Reaching my high point on The gimp V8 at Caseg boulders

One Week

The September Summer has arrived and with every sunny day (and the thought that it might be the last for a while) i’m driving myself into the ground like a tent peg. Even typing is taking energy that i don’t think i’ve got and the rumour of a wet weekend coming up is being welcomed as a much needed respite.

I’ve been out every night this week, cranking hard with variable success. What’s not helped is that, while the days are now a touch shorter and darkness falls at around 9pm now, i’ve been getting back too late to bother with dinners and have managed a pitiful single evening meal since Monday. It’s now Friday and even that was kebab meat and chips from Bethesda on the way home.

Still, it has definitely been worth it. It began on Monday, after a lazy day got to five o’clock and guilt kicked in that a) i should be making the most of the dry spell and b) Tess really needed to go out for a bit of a run. Off to the pass, my back rammed with three pads and i made the tough trudge up the hill above Ynys Etws straight up to The Witch V7.

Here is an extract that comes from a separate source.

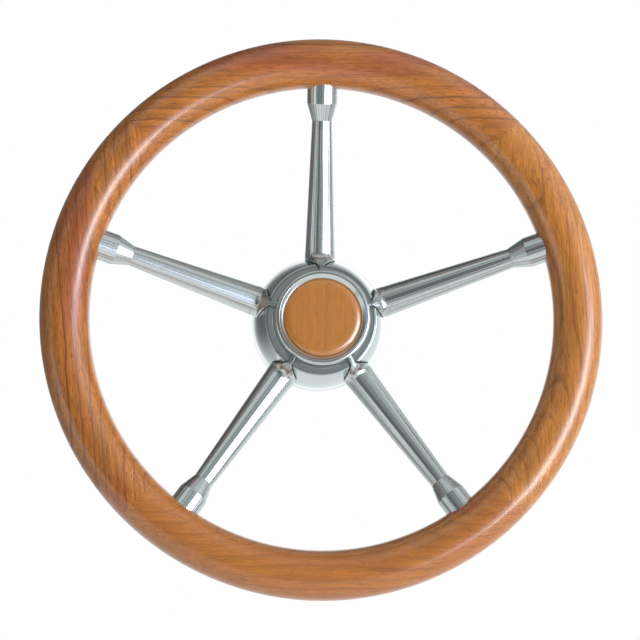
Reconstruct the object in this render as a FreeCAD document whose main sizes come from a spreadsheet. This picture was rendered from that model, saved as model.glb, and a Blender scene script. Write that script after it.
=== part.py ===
import FreeCAD, Part

import math
import os
import re

import Sketcher

os.makedirs("parts", exist_ok=True)
Vector = FreeCAD.Vector
doc = FreeCAD.newDocument("boat_steering_wheel")

# Frame: the wheel stands upright and turns about Y. Its front looks along -Y, and +Z is up.
# The origin is the centre of the hub's back face, where the helm shaft enters.
# Radii are measured from the wheel's axis, and depths backwards from the rim's middle plane.

# Driving dimensions, in millimetres and degrees

sheet = doc.addObject("Spreadsheet::Sheet", "Sizes")
SIZES = (
    ("rim_diameter", 400, "outside diameter of the wooden rim"),
    ("rim_section", 35.4, "diameter of the rim's round section"),
    ("dish_depth", 66, "from the rim's middle plane back to the hub's back face"),
    ("board_spline_length", 36, "length of the loose tongue across a rim joint"),
    ("board_spline_width", 18, "width of the loose tongue, front to back"),
    ("board_spline_thickness", 6, "thickness of the loose tongue"),
    ("glue_gap", 0.05, "gap on each side of a glued or threaded piece"),
    ("spoke_root_diameter", 22, "spoke where it enters the hub cover"),
    ("spoke_neck_diameter", 14.3, "spoke where it meets the ferrule"),
    ("spoke_edge", 0.4, "chamfer round the spoke's outer end"),
    ("tenon_diameter", 14, "tenon on the spoke's inner end"),
    ("tenon_length", 18, "length of the tenon"),
    ("root_end_radius", 38.6, "where the spoke's full root ends, on its axis"),
    ("root_end_depth", 43.1, "depth of the spoke's axis there"),
    ("ferrule_diameter", 22, "collar of the ferrule at the rim"),
    ("ferrule_small_diameter", 14.9, "small end of the ferrule's cone"),
    ("ferrule_cone", 12.4, "length of the ferrule's cone"),
    ("ferrule_collar", 16.4, "length of the ferrule's collar"),
    ("ferrule_seat", 11.5, "from the middle of the rim's section to the ferrule's seat"),
    ("stud_diameter", 8, "threaded stud between rim and spoke"),
    ("stud_in_rim", 17.5, "stud length in the wood"),
    ("stud_in_spoke", 14, "stud length in the spoke"),
    ("core_radius", 34.9, "outside of the hub core"),
    ("core_front_depth", 1.4, "front of the core's rounded ring"),
    ("core_round", 2.3, "rounding of the core's front ring"),
    ("core_waist_depth", 17, "where the core's ring reaches its full radius"),
    ("core_back_depth", 60, "back of the core's full radius"),
    ("core_draft", 0.8, "how much the core's ring narrows towards the front"),
    ("boss_radius", 24, "raised back face round the shaft"),
    ("cap_radius", 31.4, "outside of the cap"),
    ("cap_flange", 4.6, "thickness of the cap's outer flange"),
    ("cap_proud", 0.2, "how far the bezel stands in front of the core"),
    ("cap_plate", 2.5, "thickness of the cap's plate behind the wooden disc"),
    ("bezel_edge", 0.5, "flat top of the bezel"),
    ("bezel_drop", 3, "depth of the sloping bezel"),
    ("insert_radius", 27.6, "wooden disc"),
    ("insert_seat", 2, "height of the disc's straight side"),
    ("insert_round", 2.8, "width of the disc's rounded edge"),
    ("insert_rise", 1.5, "rise of the disc's rounded edge"),
    ("insert_dome", 0.5, "rise of the disc from its rounded edge to its middle"),
    ("skirt_radius", 28.9, "skirt of the cap inside the core"),
    ("skirt_wall", 2.4, "thickness of the cap's skirt"),
    ("skirt_length", 7, "length of the cap's skirt"),
    ("ring_section", 1.8, "rubber ring, pressed to this section"),
    ("running_gap", 0.1, "gap between pieces that slide together"),
    ("nut_recess_radius", 26, "recess for the shaft nut"),
    ("nut_recess_depth", 28, "floor of the nut recess"),
    ("shaft_diameter", 19.05, "large end of the shaft taper"),
    ("key_width", 4.76, "keyway in the taper bore"),
    ("key_height", 2.4, "depth of the keyway above the bore"),
    ("tongue_width", 4.2, "waist of the tongue between spoke and core"),
    ("tongue_seat", 1.7, "how deep the tongue stands in the core"),
    ("tongue_front_depth", 6, "front end of the tongue"),
    ("tongue_foot_depth", 36, "back edge of the tongue"),
    ("tongue_proud", 2, "how far the tongue stands in front of the cover's lip"),
    ("flare_start", 38.8, "radius where the tongue starts to flare"),
    ("flare_length", 12, "from there outwards to where the tongue has run into the spoke"),
    ("flare_sink", 0.4, "how deep the flare's end lies under the spoke's surface"),
    ("notch_gap", 0.3, "gap round the spoke in the hub cover"),
    ("cover_lip_radius", 40.4, "outside of the cover at its front lip"),
    ("cover_lip_depth", 22, "front of the cover's lip"),
    ("cover_back_radius", 49, "outside of the cover at its back edge"),
    ("cover_back_depth", 63.5, "back edge of the cover"),
    ("cover_bow", 2.2, "how far the cover's wall bows out between its lip and its back edge"),
    ("cover_wall", 2, "wall of the cover"),
    ("cover_flange_depth", 26, "front of the flange inside the cover"),
    ("cover_flange", 3, "thickness of the flange inside the cover"),
    ("screw_diameter", 6, "grub screw that locks a spoke"),
    ("screw_radius", 28, "distance of the grub screws from the axis"),
    ("screw_sunk", 0.6, "how far a grub screw lies below the core's back"),
    ("screw_flat", 0.8, "depth of the flat on the tenon under the screw"),
    ("hexagon_key", 3, "across the flats of the screw's socket"),
    ("hexagon_depth", 2.5, "depth of the screw's socket"),
)
for row, (name, number, note) in enumerate(SIZES, start=1):
    sheet.set(f"A{row}", name)
    sheet.set(f"B{row}", str(number))
    sheet.set(f"C{row}", note)
    sheet.setAlias(f"B{row}", name)
doc.recompute()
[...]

On Saturday night, i’d been for an after work session up to The Wavelength V8+ and promptly flashed the standing start, wholly unexpectedly. Even King of Drunks V6 succumbed with ease on the second go – the first time i’d repeated it. Surely The Witch should go?

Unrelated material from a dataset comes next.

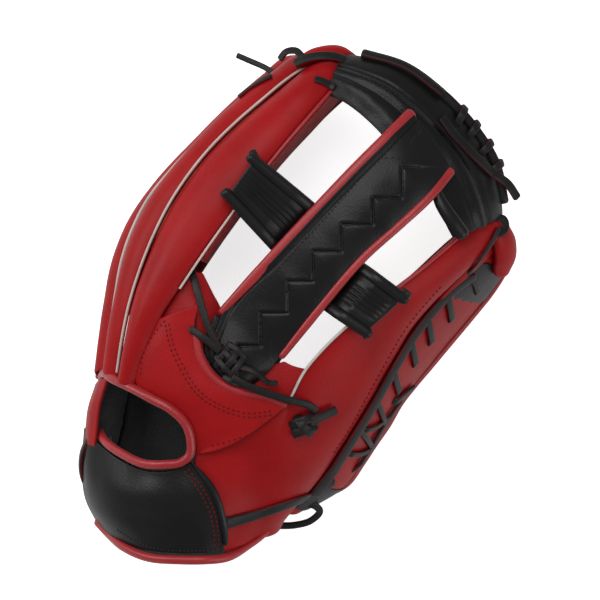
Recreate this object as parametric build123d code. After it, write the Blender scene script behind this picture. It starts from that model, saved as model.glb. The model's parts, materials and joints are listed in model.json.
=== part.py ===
from build123d import *
import os

import numpy as np

# A fielder's glove for the left hand, lying mouth down with the back of the hand up.
# X runs from the little finger's side to the thumb's side, Y from the heel to the
# fingertips, and Z up, away from the pocket's mouth. All sizes are millimetres.

# Overall size: the shape below is drawn at DRAWN and stretched to these three.
GLOVE_WIDTH = 258.0
GLOVE_LENGTH = 312.0
GLOVE_HEIGHT = 116.0
DRAWN = (258.0, 312.0, 116.0)

# Thicknesses
SHELL_LEATHER = 2.4
PALM_LEATHER = 3.0
STALL_WALL = 2.0
PALM_FELT = 5.0
LINER = 1.6
STRAP_LEATHER = 3.0
FLEECE = 4.0
WEB_LEATHER = 3.0
WEAVE = 1.8
SLEEVE = 7.0
STIFFENER = 2.0

# Rolled and round pieces
WELT_RADIUS = 1.9
BINDING_RADIUS = 2.7
LACE_RADIUS = 1.9
KNOT_RADIUS = 4.6

# Fits
CLEARANCE = 0.5
STALL_DEPTH = 24.0
TIP_WRAP = 4.0
STALL_BULGE = 6.0
WRAP_SHARE = 0.78
WELT_INSET = WELT_RADIUS + 2.5 * CLEARANCE
LAYER_GAP = 0.8
WELT_PROUD = 0.3
WELT_SUNK = 0.2
BINDING_INSET = BINDING_RADIUS + CLEARANCE

# Stations along the drawn lines
FINGER_STATIONS = 12
THUMB_STATIONS = 15

SCALE = np.array((GLOVE_WIDTH, GLOVE_LENGTH, GLOVE_HEIGHT)) / np.array(DRAWN)


# ---------------------------------------------------------------- drawing helpers
def at(*points):
    """Points drawn at the drawn size, stretched to the driving sizes."""
    return np.array(points, float) * SCALE


def unit(vectors):
    """Each vector at length one."""
    return vectors / np.linalg.norm(vectors, axis=-1, keepdims=True)


def evened(line, count):
    """A line or a grid of points with its stations evenly spaced along its length."""
    steps = np.linalg.norm(np.diff(line, axis=0), axis=-1)
    steps = steps.reshape(len(steps), -1).mean(axis=1)
    stations = np.concatenate([[0.0], np.cumsum(steps)])
    slopes = np.gradient(line, stations, axis=0)
    wanted = np.linspace(0, stations[-1], count)
    start = np.clip(np.searchsorted(stations, wanted, side="right") - 1, 0, len(steps) - 1)
    shape = (-1,) + (1,) * (line.ndim - 1)
    span = steps[start].reshape(shape)
    share = ((wanted - stations[start]) / steps[start]).reshape(shape)
    rest = 1 - share
    return (
        line[start] * rest * rest * (1 + 2 * share)
        + slopes[start] * span * share * rest * rest
        + line[start + 1] * share * share * (1 + 2 * rest)
        - slopes[start + 1] * span * rest * share * share
    )


def evened_both_ways(grid, rows, columns):
    """A grid with its stations evenly spaced along its rows and across its columns."""
    across = evened(np.swapaxes(grid, 0, 1), columns)
    return evened(np.swapaxes(across, 0, 1), rows)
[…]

I got completely shut down, forgot my lighter and was eaten alive as the air was as still as a British train with leaves on the lines. It was not a good session and i was in an utterly foul mood and i dragged my poor Metolius pad down the hill, Winnie the Pooh style.

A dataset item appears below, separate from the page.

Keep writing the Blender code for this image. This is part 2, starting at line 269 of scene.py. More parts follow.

So Tuesday night was start again and i was heading back for a second session in as many weeks to Rhiw Goch. Last Friday, i’d headed there with Alex Cutbush from work and had a thorougly excellent evening: Gap of Rohan 6c flashed, Ride the Wild Smurf 7a second go and White Rider 7a+ second go. Alex ticked the first two and we moved onto Moria 7b. Sadly, it did not relent and we were chased away by oncoming darkness.

The repeat was with a new friend, met at the Cromlech boulders, called Pablo Sordo. He’d so far only visited the roadside blocks and was keen to check out what else was around, so we trudged up. Like Alex, he ticked the easier two problems but struggled with the huge thrutch on White Rider and again, we dragged the pads left to Moria. It fell first go, static, with ease, thanks to some new heel beta from Charlie Torrence’ Girl Crush video. Pablo than nearly flashed it – his first 7b no less. He eventually sent in the dark, by headtorch…

So Wednsday i was meeting another friend, Ella, with some of her colleagues. My pick was the Caseg boulders and after the Indiana-Jones-style approach over rocks and rivers, we had a little play, dabbling with various lines. I had a quick look at Don’t Think, Feel V8 and was shut down but did reach my high point on The Gimp V8 so was pretty pleased.

Needless to say, by last night, i was feeling it. Knowing i could no longer push it hard at my limit on V8s and V9s, i suggested Sheep Pen for the large crew, especially as we had quite a variance in abilities. We ended up at the Main Block for the duration, with eight pads no less! No excuses left for the old project line, Kingdom of Rain V6. Other than it’s brutal.

It did fall, thankfully, as i’ll never have a safer environment to nail it, and another line was ticked off the List of True Greatness. Everyone had some success too, which always makes a session substantially better: Alex, Niels, Pablo and Ian ticked Toe Dragon V5 and Dog Shooter V4 and made inroads into the link up traverse. Emily showed her growing stature as a boulderer by casually campussing the start of the latter problem, and cranking hard, while her friends seemed to enjoy exploring one of North Wales premier venues.

Today is similarly glorious and while i’m in desperate need for sleep, food and a shower, i’ll most likely be out straight from work. A new line i’ve found, provisionally named Hiding In Plain Sight proved tougher than i expected yesterday lunchtime and will now be broken into a standing problem and a sitting version, called Planing In Hindsight. They sit right alongside one of my best lines to date.

While undoubtedly the best problems i’ve put up to date (Prowess 7b, Bull’s Eye 7a and New Direction 6c) are all fairly tough, this latest is at the lower end of the grade range. The Obvious Child 5 is a superb line and while it’s not particularly hard or long, the moves are glorious and i would definitely put it forward as the best V0 in North Wales.

And it’s not just me putting up new climbs: Owen Hayward did the impossible and doubled the quantity of both boulders and problems at Sheep Pen, right under everyone else’s nose. Much like my own stuff, they’re not dross either, are well worth a punt. A session with Emily Bridger in mid-August exploring the Turtle Block confirmed this and left me wondering how no-one had seen this stuff before. A topo for Owen’s stuff can be seen here.

So tonight i’ll have another brief session on my latest first, although the way i feel right now, i’m not that optimistic. I’ve gone past the point of hungry and know that over the next few days, am going to have to force large amounts of food down my neck. Still, i can’t wait for a lie in Sunday morning!